Submitted as coursework for PH241, Stanford University, Winter 2016

Background

Fig. 1: Overview of conventional SCWO process, after Marrone et al. [1]

Water is said supercritical when it is heated above its critical temperature (374°C) and compressed above its critical pressure (22.1 MPa). [1] In that state, the fluid has a density between that of water vapor and liquid, and shows high diffusion rates as well as high collision rates. Also, water becomes more like a nonpolar solvent when supercritical, so when water, organic compound (waste), and oxygen are mixed together and given high heat and pressure, both organic compounds and oxygen are soluble. [2] And high temperature allows oxidation reactions to occur from dissolved oxidizer, and the organic wastes oxidize rapidly to CO2 and H2O. [1] Also, hazardous air pollutants (NOx) are produced much less because high temperature discourages NOx to be catalyzed, but favors the production of N2 instead. [1] Some of the applications of supercritical water oxidation (SCWO) include treating hazardous waste. The conventional process of SCWO is shown in Fig. 1.

Commercialization of SCWO

The first company to employ SCWO for commercial use of waste treatment was MODAR, Inc in Japan in the 1980s. [1] It developed a large-scale reactor system for treating industrial wastes, specifically semiconductor manufacture wastes. [1] The problem with the initial commercialization of SCWO was the high operating pressure, salt formation that can deter function of the reactor, and high processing cost before commercialization. [1] But due to ongoing research to solve these issues, waste treatment using SCWO was implemented in other countries like United States, United Kingdom, and Korea.

SCWO was applied to treat many different types of industrial wastes, including sewage sludge, pharmaceutical wastes, and chemical explosives and weapons in the military. First, SCWO has also been used to treat pharmaceutical and biopharmaceutical wastes. Aki and Abraham (1999) looked at the case of pyridine, and found that supercritical water effectively oxidized pyridine in aqueous waste system. [3] Qi et al. did it for the case of aniline. [4] Another field where SCWO has been employed is in the military for the destruction of the chemical weapons stockpile. Because of the health concerns in the neighborhood of the destruction cites, SCWO has been selected as alternative technologies to simply incinerating military wastes. [1] Also SCWO is used to destroy chemical warfare agents such as smokes, dyes, and pyrotechnics, and has been implemented by the US military. [1]

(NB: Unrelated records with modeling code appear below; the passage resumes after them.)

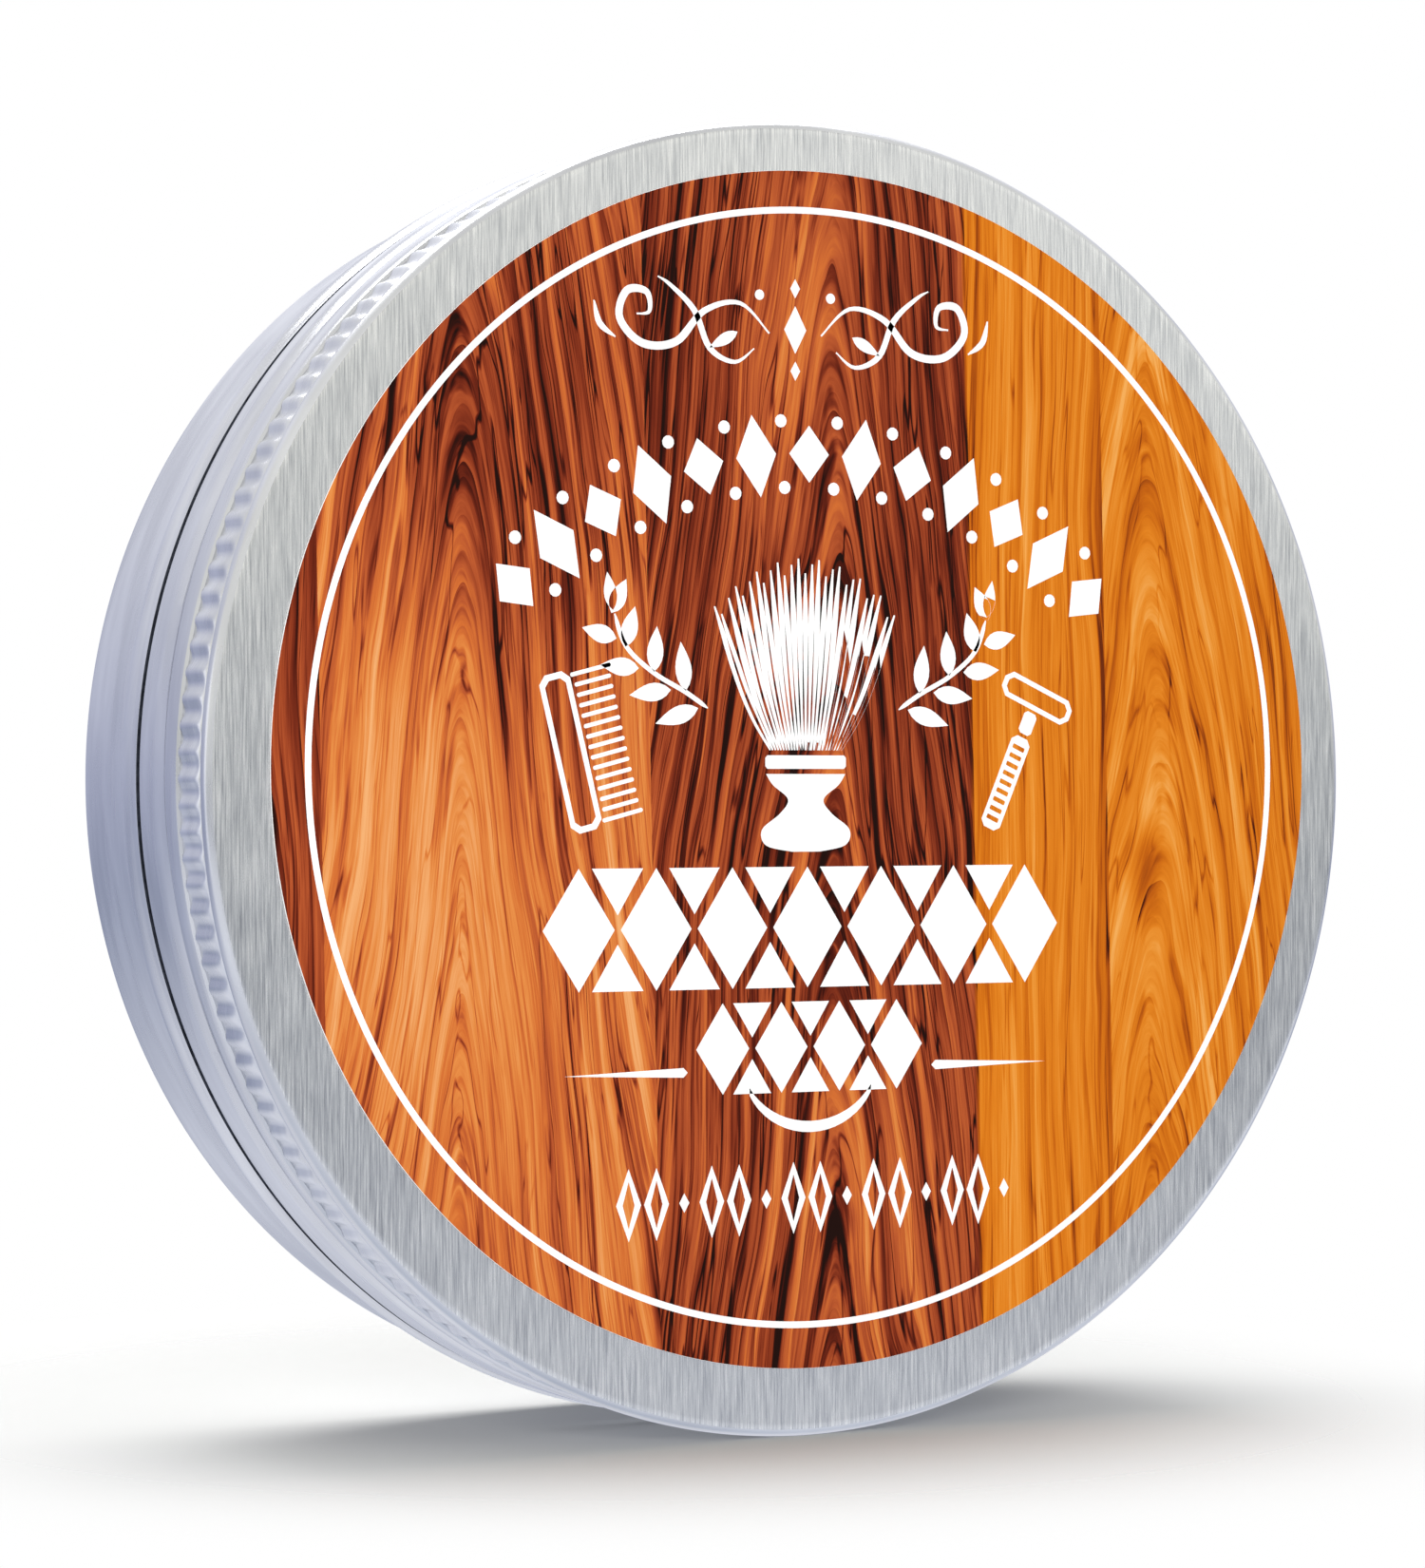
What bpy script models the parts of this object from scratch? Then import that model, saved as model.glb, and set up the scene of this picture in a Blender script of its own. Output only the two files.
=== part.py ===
"""Puck of shaving soap in a round screw-top aluminium tin.

The tin lies flat with its lid up. Z is the tin's axis, the origin is the middle of its foot, and +Y is
the top edge of the label. Profiles are (radius, height) points in millimetres, turned about Z.
"""
import math

import bmesh
import bpy
from mathutils import Vector

MM = 0.001
SEGMENTS = 60

# Driving dimensions, in millimetres.
LID_TOP = 23.2            # height of the lid's flat top
LID_RADIUS = 41.5         # widest point, the lid's rounded lip
SHEET = 0.5               # thickness of the aluminium
CLEARANCE = 0.3           # gap left between pieces that touch

# Lid
LIP_ROUND = 0.6           # radius of the lip's outer rounding
RECESS_RADIUS = 40.5      # narrow waist between the lip and the knurled band
KNURL_RADIUS = 41.05
KNURL_TOP = 21.1
KNURL_BOTTOM = 18.2
SKIRT_RADIUS = 41.25
SKIRT_BOTTOM = 12.5       # lower edge of the lid, just above the stop bead
HEM_HEIGHT = 0.9
HEM_THICKNESS = 0.65

# Tin
WALL_RADIUS = 40.1
FOOT_ROUND = 1.6          # radius of the outer bottom corner
FOOT_RING_INNER = 34.8    # inner edge of the flat ring that the tin stands on
PANEL_RISE = 0.5          # the bottom panel sits this much above the ring
PANEL_SLOPE = 0.6
BEAD_CENTRE = (40.2, 10.5)
BEAD_RADII = (1.15, 1.5)  # half sizes of the stop bead's oval section
BEAD_START = -80          # where the oval leaves the wall and meets the shoulder, in degrees
BEAD_END = 35
SHOULDER_TOP = 12.05      # flat ledge above the bead, which the lid closes down to
SHOULDER_RADIUS = 41.2
SHOULDER_ROUND = 0.2
NECK_RADIUS = 39.45
NECK_BOTTOM = 12.5
RIM_ROUND = 0.5           # radius of the curled rim

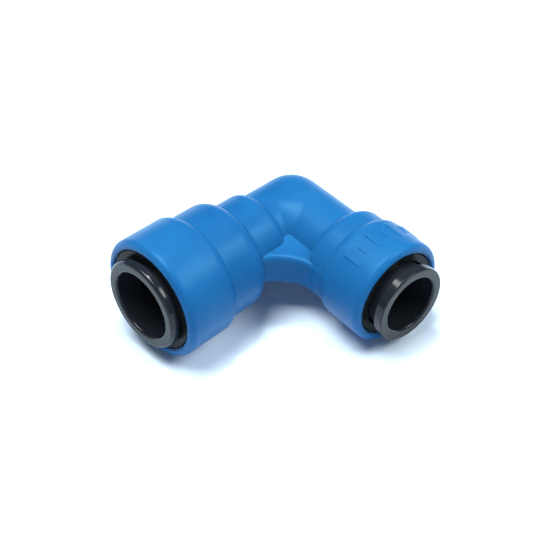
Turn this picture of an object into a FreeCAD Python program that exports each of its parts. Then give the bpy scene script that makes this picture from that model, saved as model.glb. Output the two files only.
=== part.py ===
import FreeCAD, Part
import math
import os

# Push-to-connect reducing elbow for a 12 mm and a 10 mm tube.
#
# A moulded elbow body has a port at each end. In each port an O-ring seals on the tube, a spacer ring
# keeps it in its seat, and a cartridge snapped into the mouth guides a sliding collet. The collet's
# slotted fingers carry stainless teeth. Pulling on the tube draws the finger heads up the cartridge's
# cone, which closes the teeth on the tube; pressing the collet's flange frees it.
#
# Millimetres. +Z is up, the large port faces -X and the small port faces -Y. The origin is the centre
# of the large port's tube seat, where the end of the 12 mm tube stops. "Station" is the distance from
# the elbow's centre, where the two port axes cross, out along a port's axis.

V = FreeCAD.Vector
UP = V(0, 0, 1)
TOUCHING = 1e-6          # points of an outline closer than this are one point

# Elbow body
CORE_R = 6.34            # outside radius of the elbow at its centre
DRAFT = 0.025            # growth of the outside radius per mm towards each mouth
INNER_CORNER_R = 0.6     # radius of the corner between the two legs, seen from above
WATERWAY_R = 4.2         # radius of the flow passage
FOOT_ROUND = 0.5         # rounding of the hollow at each shoulder's foot
MOUTH_ROUND = 1.2        # rounding of each mouth's outer edge
LIP_BEVEL = 0.27         # bevel inside each mouth, along the axis
LIP_BEVEL_R = 0.32       # the same bevel, across the axis

# Web between the legs
WEB_HALF = 3.0           # half of the web's thickness
WEB_ARC_X = -16.5        # centre of the web's hollow front edge, from the elbow's centre
WEB_ARC_Y = -15.1
WEB_ARC_R = 8.45
WEB_END_X = -14.0        # where the web runs into the large leg
WEB_END_Y = -17.2        # where it runs into the small leg
WEB_EDGE_R = 0.8         # rounding of the front edge

# Raised bars on top of the small mouth
BAR_COUNT = 7
BAR_WIDTH = 0.5
BAR_HEIGHT = 0.14
BAR_LONG = 3.6
BAR_SHORT = 2.0
BAR_STATION = 20.4       # station of the bars' middle
BAR_FIRST_ANGLE = 36.0   # angle of the first bar from the top, towards the large leg
BAR_STEP = 15.0

# Fits, on the radius
SOCKET_GAP = 0.05        # tube in its socket
COLLET_GAP = 0.06        # tube in the collet
NECK_GAP = 0.08          # collet neck in the cartridge
CONE_GAP = 0.05          # finger heads off the cartridge's cone with the collet pulled out
RING_GAP = 0.05          # spacer ring in the O-ring bore
SEAL_GAP = 0.02          # O-ring off its bore
SNAP_GAP = 0.03          # cartridge in the mouth

# Pieces common to both ports
NECK_WALL = 0.95         # wall of the collet's neck
SNAP_RIDGE = 0.28        # height of the ridge that holds the cartridge
SNAP_WIDTH = 1.0
EDGE = 0.2               # small edge breaks
LEAD_IN = 0.45           # rounding where the tube enters the collet
AIR = 0.05               # free length left at a stop
FINGERS = 6
SLOT_WIDTH = 1.1         # width of the slots between the fingers
TOOTH_WIDTH = 2.4
TOOTH_LENGTH = 1.4
TOOTH_THICK = 0.5
TOOTH_INSET = 0.6        # distance of a tooth's edge from the finger's tip
TOOTH_LEAN = 60.0        # angle of a tooth to the port's axis, degrees
TOOTH_REACH = 0.10       # how far a tooth's tip is inside the tube's surface
SEAL_REACH = 0.12        # how far the O-ring is inside the tube's surface


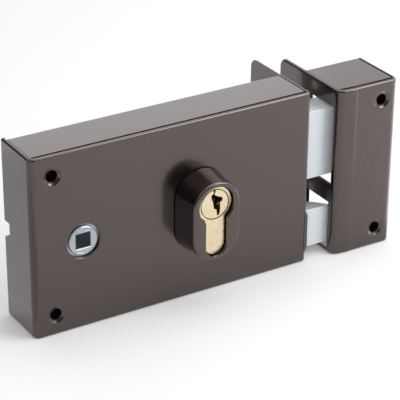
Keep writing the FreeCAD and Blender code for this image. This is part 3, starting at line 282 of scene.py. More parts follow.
def lathe_rings(nodes, links, place, scale, distortion):
    """The rings that a lathe tool leaves round the Y axis"""
    rings = nodes.new("ShaderNodeTexWave")
    rings.wave_type = "RINGS"
    rings.rings_direction = "Y"
    set_inputs(rings, {"Scale": scale, "Distortion": distortion})
    links.new(place, rings.inputs["Vector"])
    return rings.outputs["Fac"]


def between(nodes, links, pattern, middle, to_low, to_high):
    """Map the middle part of a pattern to a range, without going past its ends"""
    node = nodes.new("ShaderNodeMapRange")
    low, high = middle
    set_inputs(node, {"From Min": low, "From Max": high, "To Min": to_low, "To Max": to_high})
    links.new(pattern, node.inputs["Value"])
    return node.outputs["Result"]


def two_colours(nodes, links, shader, pattern, first, second, middle=MIDDLE):
    mix = nodes.new("ShaderNodeMix")
    mix.data_type = "RGBA"
    set_inputs(mix, {"A": (*first, 1), "B": (*second, 1)})
    links.new(between(nodes, links, pattern, middle, 0, 1), mix.inputs["Factor"])
    links.new(mix.outputs["Result"], shader.inputs["Base Color"])


def vary_roughness(nodes, links, shader, pattern, smoothest, roughest):
    roughness = between(nodes, links, pattern, MIDDLE, smoothest, roughest)
    links.new(roughness, shader.inputs["Roughness"])


def bumps(nodes, links, shader, layers):
    """Stack bump maps: each layer is a height value, a strength and a real depth in metres"""
    normal = None
    for height, strength, depth in layers:
        bump = nodes.new("ShaderNodeBump")
        set_inputs(bump, {"Strength": strength, "Distance": depth})
        links.new(height, bump.inputs["Height"])
        if normal is not None:
            links.new(normal, bump.inputs["Normal"])
        normal = bump.outputs["Normal"]
    links.new(normal, shader.inputs["Normal"])


# %% [markdown]
# The powder coat is a dark brown with fine metal flakes under a clear layer. The flakes give it a
# brown sheen, and the clear layer adds white reflections that grow where the surface turns away.
# Baked powder never lies quite flat, so a shallow orange-peel bump of about a millimetre breaks up
# its reflections, with single flakes much finer than that.

# %% Brown powder coat
def brown_powder_coat():
    material, nodes, links, shader = new_material("brown_powder_coat")
    place = object_place(nodes, links)
    flakes = noise(nodes, links, place, scale=2600.0, detail=1.0)
    clouds = noise(nodes, links, place, scale=45.0, detail=3.0)
    peel = noise(nodes, links, place, scale=620.0)
    two_colours(nodes, links, shader, flakes, (0.056, 0.042, 0.038), (0.086, 0.066, 0.060),
                middle=(0.35, 0.70))
    vary_roughness(nodes, links, shader, clouds, 0.22, 0.28)
    set_inputs(shader, {"Metallic": 0.97, "Coat Weight": 0.9, "Coat Roughness": 0.12})
    bumps(nodes, links, shader, [(peel, 0.10, 0.06 * MM), (flakes, 0.06, 0.02 * MM)])
    return material


# %% [markdown]
# The cylinder is turned brass. Its end faces carry the rings of the lathe tool, and the flat side
# of the leg was milled. The rings are a wave that runs round the cylinder's own axis.

# %% Brass
def turned_brass():
    material, nodes, links, shader = new_material("turned_brass")
    place = object_place(nodes, links)
    rings = lathe_rings(nodes, links, place, scale=900.0, distortion=0.6)
    stain = noise(nodes, links, place, scale=260.0, detail=3.0)
    two_colours(nodes, links, shader, stain, (0.70, 0.585, 0.395), (0.78, 0.665, 0.47),
                middle=(0.35, 0.70))
    vary_roughness(nodes, links, shader, stain, 0.22, 0.32)
    set_inputs(shader, {"Metallic": 1.0})
    bumps(nodes, links, shader, [(rings, 0.08, 0.02 * MM), (stain, 0.05, 0.05 * MM)])
    return material


# %% [markdown]
# The bolts are drawn steel bars with a pale zinc plating. Drawing leaves fine lines along the bar,
# and the plating is satin with a faint blue tone: more a white coat than a mirror. Noise that is
# stretched a hundredfold along X makes such lines.

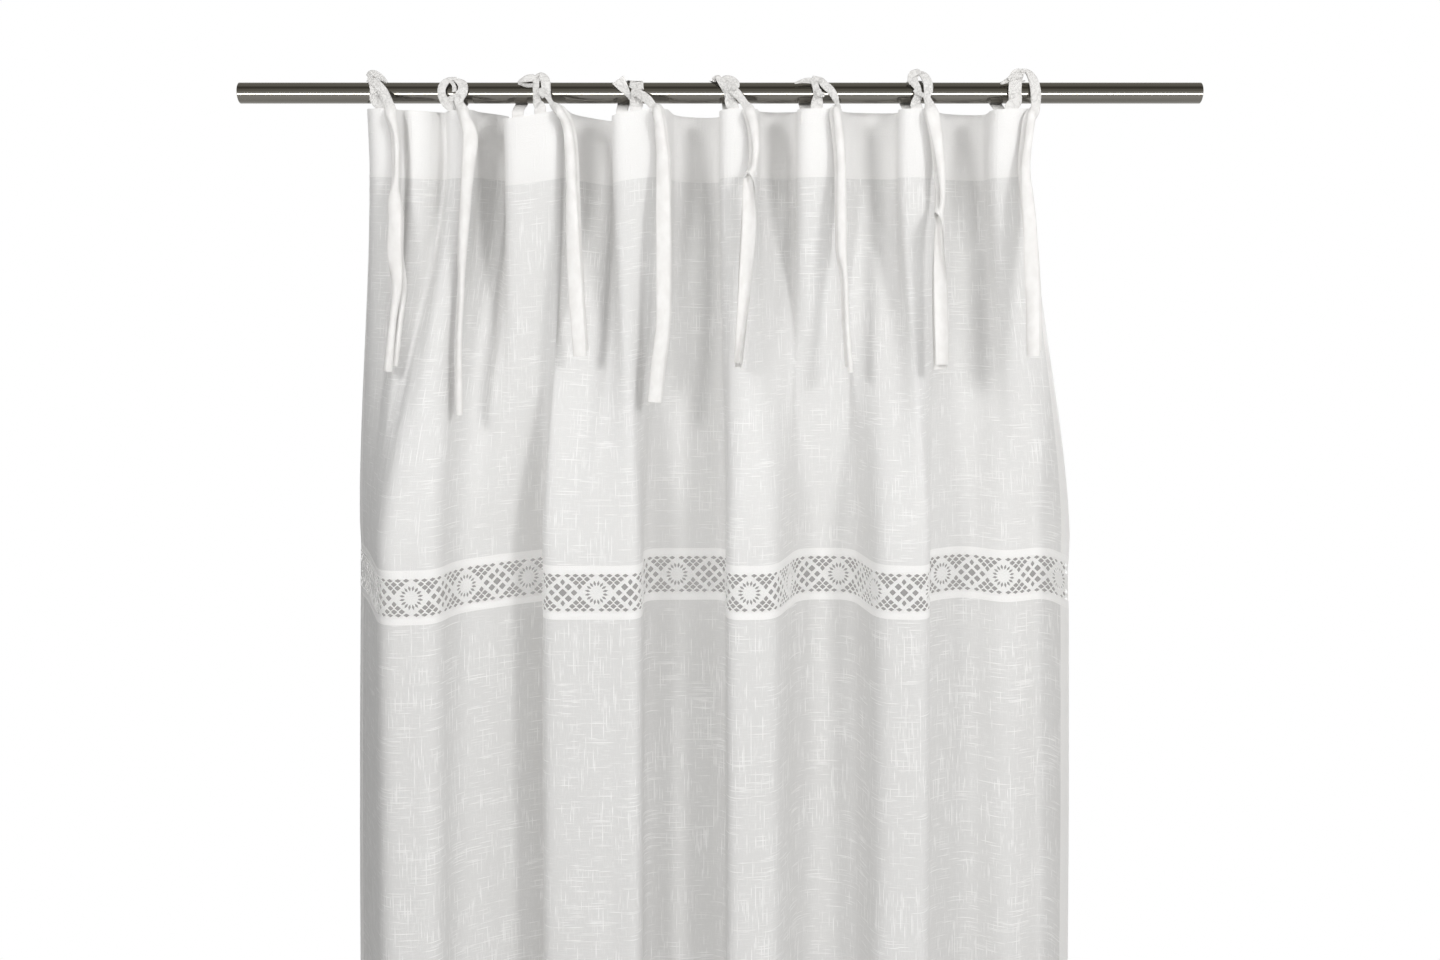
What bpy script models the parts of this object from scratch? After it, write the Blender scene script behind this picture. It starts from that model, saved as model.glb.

But what is the future of SCWO? Is it sustainable enough to be continuously commercialized? If so, what are some of the new fields where SCWO can be implemented? Although SCWO technology respects environment and eliminate toxic organic wastes from aqueous wastes by adding oxidant, heat, and pressure, its usage is limited to industrial scale. One suggestion to advance the commercial development of SCWO is to choose the most suitable reactor concept, the correct operational method, and the appropriate technical solution so that the SCWO can be applied in a more customized and effective way. [2] More research on these issues might expand the current usage of SCWO in large-scale, industrial level to municipal level that treats non-industrial wastewater. Also, I think more research should be done to ultimately find a method of treating organic waste, possibly at a lower cost and less limitation.

© Hailey Kwon. The author grants permission to copy, distribute and display this work in unaltered form, with attribution to the author, for noncommercial purposes only. All other rights, including commercial rights, are reserved to the author.

References

[1] P. A Marrone et al., "Salt Precipitation and Scale Control in Supercritical Water Oxidation - Part B: Commercial/Full-Scale Applications," J. Supercrit. Fluids 29, 289 (2004).

[2] V. Vadillo et al., "Problems in Supercritical Water Oxidation Process and Proposed Solutions," Ind. Eng. Chem. Res. 52 7617 (2013).

[3] S. N. V. K Aki and M. A Abraham, "Catalytic Supercritical Water Oxidation of Pyridine: Kinetics and Mass Transfer," Chem. Eng. Sci. 54 3533 (1999).

[4] X.-H. Qi et al., "Decomposition of Aniline in Supercritical Water," J. Hazard. Mater. 90 51 (2002).